Pastor Steve was one of the speakers along with Kirkplace friends, John Dickson and Tim Costello. It was great night hosted by World Vision and it has been written up by a Christian Newspaper called Eternity.
Here's the artcile below - enjoy!


1:34am Sunday, 2nd October 2011
Written by John Sandeman for Eternity news
Preachers usually ask other people to repent. But two well-known Australian preachers publically announced their repentance at a World Vision forum last month.
“I used to preach that every dollar you give to the poor is a dollar less you can give for evangelism. So why would you do it?” John Dickson told the meeting at Kirkplace Church Sydney. “I really preached that. I had to repent.”
“I was preaching lies. There was nothing about the poor in my first four or five books.”
Dickson outlined a biblical basis for social engagement, pointing to many New Testament texts and many historical examples of how early Christians served their neighbours to the astonishment of the pagans. “Jesus was insistent on the humble service of the world.”
He pointed out that recent atheist criticisms of Christianity, that it ‘poisons everything’, “at best … only prove that Christians have not been Christian enough. They have not followed their master.”
Steve Chong, Kirkplace minister and director of the RICE Youth Movement, frankly discussed his change of mind.
“This is the story of my life –I am the before and after person on social action.
“My Christian understanding meant that my existence on earth was for only one thing.
“I started to sort my bookshelves recently. Two thirds of my books were on winning people for Christ.
“That consumed me. There was only one thing for me: to tell people about Jesus. That is the ‘before’ shot.”
Chong showed a video of the shock on his wife’s face when they visited a poor family in Bulawayo, Zimbabwe. That was his conversion moment. Chong, like Dickson, remains a passionate evangelist.

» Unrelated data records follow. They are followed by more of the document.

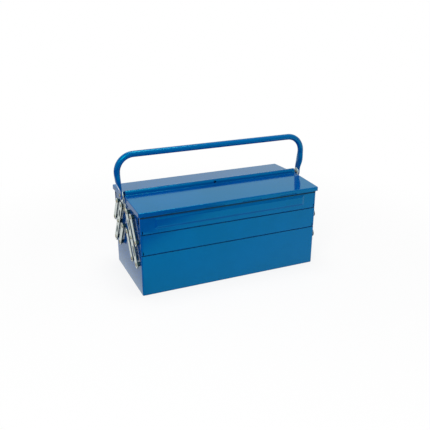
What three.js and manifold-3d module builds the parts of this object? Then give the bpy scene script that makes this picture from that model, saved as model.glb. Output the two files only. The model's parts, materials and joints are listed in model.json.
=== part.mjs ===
// Cantilever toolbox in sheet steel: a base pan, two middle and two upper trays on parallel
// arms, two hinged lids, and one tubular handle over the middle. Millimetres, +Z up, +X along
// the length, front at -Y, origin in the middle of the underside.
import * as THREE from "three";
import { mergeVertices } from "three/addons/utils/BufferGeometryUtils.js";
import Module from "manifold-3d";

const wasm = await Module();
wasm.setup();

// Case
const caseLength = 430;
const caseWidth = 200;
const baseHeight = 95;
const midTrayHeight = 48;
const topTrayHeight = 50.6;
const sheet = 0.8;
const cornerRadius = 3;
const bendRadius = 2;
const hemDepth = 7;
const seat = 0.3; // gap between pieces that touch
const centreGap = 0.8; // between the front and rear trays

// Joins and cuts
const spare = 1; // a cut reaches this far past what it cuts
const lap = 0.1; // joined forms reach this far into each other

// Folded corners of the pans
const seamInset = 5; // from the end wall to the flange's edge on the long walls
const seamWidth = 0.5;
const seamDepth = 0.4;
const notchWidth = 2;
const notchHeight = 9;
const reliefWidth = 5; // slits at the foot of the base's flanges
const reliefHeight = 1.6;
const cornerSlotInset = 5;
const cornerSlotWidth = 9;
const cornerSlotBottom = 21; // above the upper tray's underside
const cornerSlotHeight = 17;

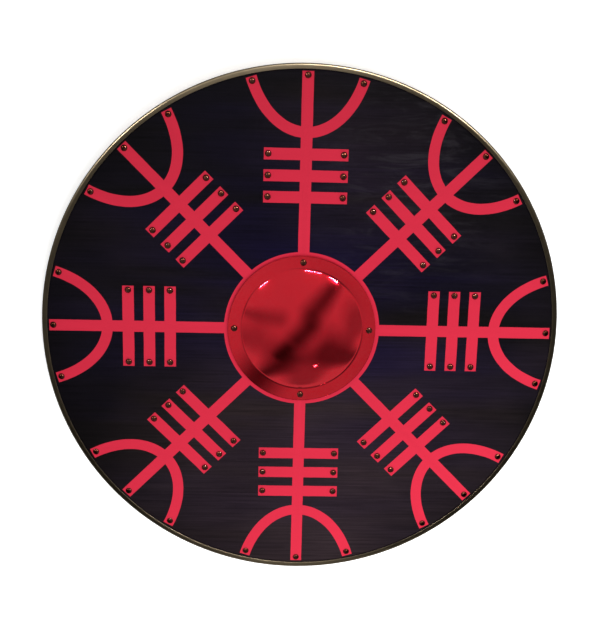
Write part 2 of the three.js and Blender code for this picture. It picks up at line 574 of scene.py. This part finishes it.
def board_material(board, figure):
    """Blue-black paint on wood with the flat red figure, and stained wood behind."""
    finish = Finish("painted_wood")
    x, y, z = finish.coordinates()
    radius = distance(x, y)

    grain = finish.noise(finish.scaled((9, 520, 160)), detail=4, roughness=0.6)
    fine_grain = finish.noise(finish.scaled((30, 1900, 400)), detail=2)
    bands = finish.noise(finish.scaled((2.2, 15, 1)), detail=2, distortion=0.4)
    cloud = finish.noise(finish.scaled((5, 7, 1)), detail=3)
    brush = finish.noise(finish.scaled((14, 150, 1)), detail=3, roughness=0.6)

    inner = radius.under(0.19, 0.24)
    blueness = ((bands - 0.36) * 3.2 * (0.15 + 0.85 * inner)).held()
    # Painted sheen: the ground paint turns lighter in two soft pools, near and far, mixed with
    # lighter patches at random
    from_near = distance(x - SHEEN_POOL_NEAR.x, y - SHEEN_POOL_NEAR.y)
    from_far = distance(x - SHEEN_POOL_FAR.x, y - SHEEN_POOL_FAR.y)
    sheen_and_mottle = ((0.285 - from_near) / 0.22).held() + ((0.16 - from_far) / 0.36).held()
    sheen_and_mottle = (sheen_and_mottle + 0.8 * (cloud - 0.5) + 0.5 * (bands - 0.5)).held()
    ground = finish.blend(0.8 * sheen_and_mottle, board.black, board.sheen)
    ground = finish.blend(blueness * (1 - 0.45 * sheen_and_mottle), ground, board.blue)
    ground = finish.tint(ground, (1.4 * grain + 0.9 * fine_grain + 0.9 * cloud - 0.6).higher(0.3))
    # Painted sheen: faint lighter streaks on the ground paint at the upper right
    across, up = x - SHEEN_STREAKS.x, y - SHEEN_STREAKS.y
    beside = (across * across + up * up * 0.5).root()
    streaks = finish.noise(finish.scaled((16, 70, 1)), detail=4, roughness=0.7, distortion=1.2)
    sheen_streaks = (streaks.over(0.55, 0.2) * beside.under(0.08, 0.16)).eased()
    ground = finish.blend(0.25 * sheen_streaks, ground, board.shining)

    red = finish.tint(board.red, 0.9 + 0.13 * cloud + 0.08 * brush)
    wobble = (finish.noise(finish.scaled((60, 60, 1)), detail=2) - 0.5) * (0.5 * MM)
    painted = figure_mask(finish, x + wobble, y + wobble, figure)
    face = finish.blend(painted, ground, red)

    front = z.over(BOARD_FRONT - 0.6 * MM, 0.2 * MM)
    stained = finish.tint(board.wood, 0.35 + 0.9 * grain + 0.35 * fine_grain)
    finish.set(Base_Color=finish.blend(front, stained, face))
    finish.set(Roughness=(0.6 + 0.16 * (brush - 0.5) - 0.06 * painted).held())
    finish.set(Specular_IOR_Level=0.025)
    relief = 0.5 * grain + 0.35 * fine_grain + 0.3 * brush + 0.12 * painted
    finish.bump(relief, 0.12 * MM)
    return finish.material


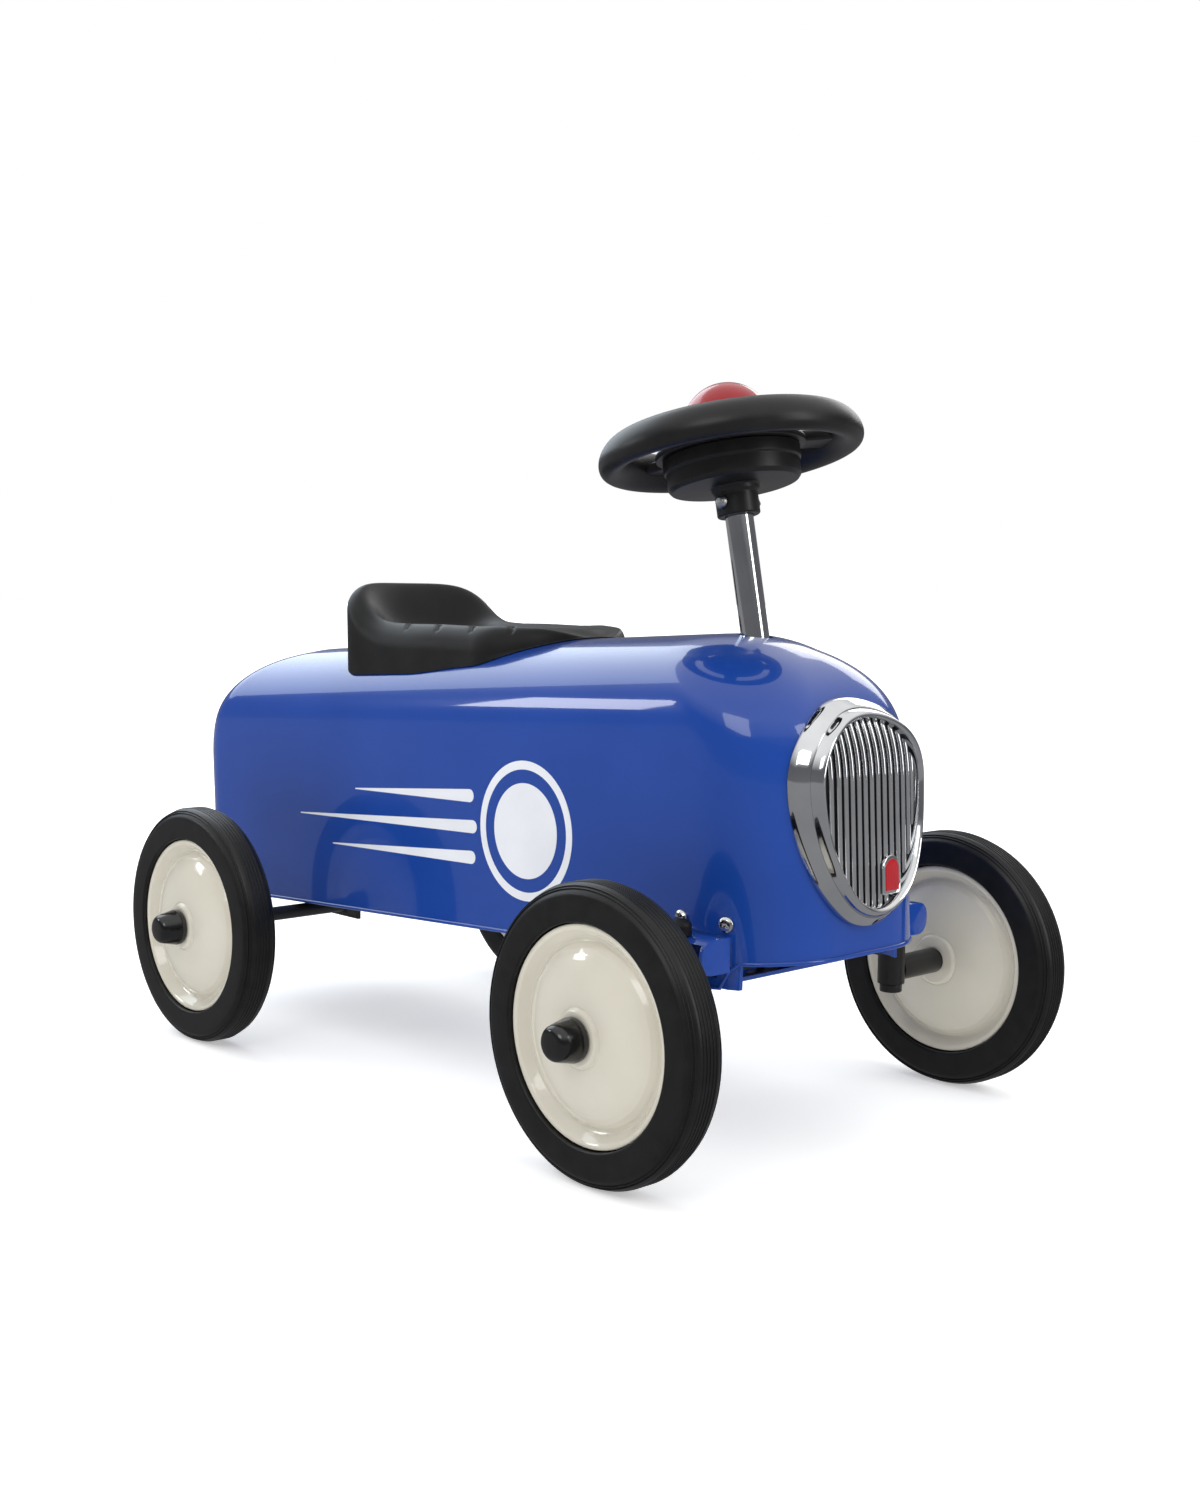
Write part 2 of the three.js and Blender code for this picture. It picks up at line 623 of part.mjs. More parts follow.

“In the Scriptures, wherever you go Jesus is caring for people,” Chong says. “Jesus is in the compassion business.”
“Our job is to be the hands and feet of Jesus. We are in the business of bringing joy and peace to the world. We do that as we proclaim the gospel. But as we get our hands dirty we also get joy.”
Tim Costello, CEO of World Vision Australia who took the Chongs on their trip to Southern Africa, said that despite the Somalia famine being a replay of Ethiopia in 1984, with a predicted 700,000 deaths in the next six months, “It’s really hard to get the world’s attention.”
Costello described his experience growing up in a Christian family, struggling to learn to take this world, as well as the next one, seriously. But it was a visitor who grabbed the most attention. Jayakumar, Christian World Vision India National Director, who despite his exalted title lives amongst the poor like all his staff, said he approached the topic of balancing social action and evangelism “as someone whose feet is on the ground and whose hands are dirty”.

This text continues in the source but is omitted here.